The entering into a partnership, exclusive license, any arrangement for the sharing of profits, joint ventures or arrangement involving the sale, assignment or dilution of any material intellectual property rights of the corporation which would have a material effect on the use and enjoyment by the corporation of its intellectual property rights.  
The declaration of any dividends, distribution of assets or return of capital of the corporation.  


Getting decision-making properly structured is one of the key reasons for doing a shareholder agreement in a private company.  The matrix provided by corporate legislation can work well, especially when there are many shareholders.  However, in private companies with a small number of shareholders it can lead to a power imbalance one way or another that can cause friction or dysfunction.

As in everything to do with shareholder agreements the process of working through this matrix is as important as the finished product, as discussing and agreeing on what to do can really strengthen your partnership. 
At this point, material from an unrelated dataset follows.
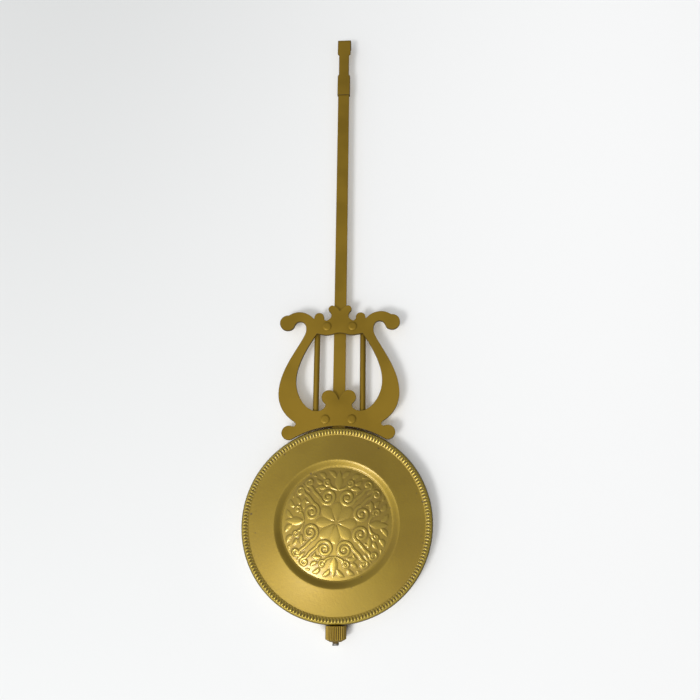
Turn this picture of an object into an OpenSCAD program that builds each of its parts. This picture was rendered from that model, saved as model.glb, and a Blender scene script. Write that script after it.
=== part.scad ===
// Lyre pendulum of a small clock: a folded suspension hook on a flat rod, a
// stamped lyre with two strings, and a pressed disc bob that rides on a rating
// nut. Millimetres. The pendulum hangs: +Z is up, the face looks along -Y, and
// the origin is the axis of the hook's bend, where the pendulum is hung.

/* [Pendulum] */
// Suspension axis to the centre of the bob
pendulum_len = 252.2; // [230:0.1:280]

/* [Hook] */
// Thickness of the folded strip
strip_t = 0.4; // [0.3:0.05:0.6]
// Inside radius of the bend that hangs on the clock
hook_in_r = 1.3; // [1.1:0.05:1.6]
// Width of the strip at the bend
hook_w = 6.9; // [5.6:0.1:8]
// Straight front of the hook, from the bend's axis to the shoulder
hook_front_h = 7.8; // [6:0.1:10]
// Height of each chamfered shoulder beside the neck
shoulder_h = 0.9; // [0.7:0.1:2]
// Width of the neck
neck_w = 5.3; // [4:0.1:5.5]
// Height of the neck between its shoulders
neck_h = 11.7; // [6:0.1:16]
// Height of the sleeve that is crimped on the rod
sleeve_h = 11.6; // [8:0.1:18]
// Gap between the two flaps behind the rod
sleeve_seam = 1.0; // [0.4:0.1:2]
// Length of the tongue behind the hook
tongue_h = 5.8; // [4:0.1:7]
// Width of the tongue at its lower end
tongue_end_w = 4.6; // [3:0.1:5.5]

/* [Rod] */
// Width of the flat rod
rod_w = 5.7; // [5.2:0.1:6.5]
// Thickness of the flat rod
rod_t = 1.2; // [1:0.05:1.5]
// From the bob's lower rim up to the rod's lower end
rod_end_inset = 20.9; // [19.5:0.1:22]

/* [Lyre] */
// Width of the lyre over its arms
lyre_w = 56.3; // [52:0.1:62]
// Height of the lyre from its seat to the upper palmette's tops
lyre_h = 58.4; // [54:0.1:66]
// Thickness of the stamped plate
plate_t = 1.5; // [1:0.1:2]
// Gap between the bob's rim and the seat above it
seat_gap = 0.8; // [0.7:0.05:2]
// How much tighter than the bob's rim the seat is curved
seat_tighter = 1.2; // [0:0.1:3]
// Diameter of the two strings
string_d = 2.8; // [1.6:0.1:3.2]
// Distance between the axes of the strings
string_gap = 21.8; // [20:0.1:23]
// Distance between the two rivets of a stay
rivet_gap = 12.2; // [11.6:0.1:13]
// Diameter of the rivets' round heads
rivet_head_d = 4.2; // [3:0.1:4.6]
// Height of the rivets' heads
rivet_head_h = 0.55; // [0.3:0.05:0.8]
// Diameter of the rivets' shanks
rivet_d = 2.0; // [1.4:0.1:2.4]
// Sheet of the stays behind the lyre
stay_t = 0.8; // [0.5:0.1:1]
// Height of the stays
stay_h = 5.0; // [4:0.1:5.2]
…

It is also important to get good professional advisors and to not attempt to finalize this on your own.  You might do something like this a few times in your career.  An experienced corporate lawyer will do this many times a year, and with a more complete understanding of the legal framework in which you are operating and how to take advantage of it or modify it to meet your needs.

[1] A shareholder agreement can involve all the shareholders in the corporation, or just some of them.

A Voting Trust or Pooling Agreement does not have to be unanimous and allows the participating shareholders to agree how they will vote on bloc but does not restrict or alter the power of the directors.

A typical Shareholder Agreement is usual unanimous, involving all the shareholders, and forces the directors to defer certain issues to the shareholders for approval or alters director decision making authority so that some special thresholds must be met.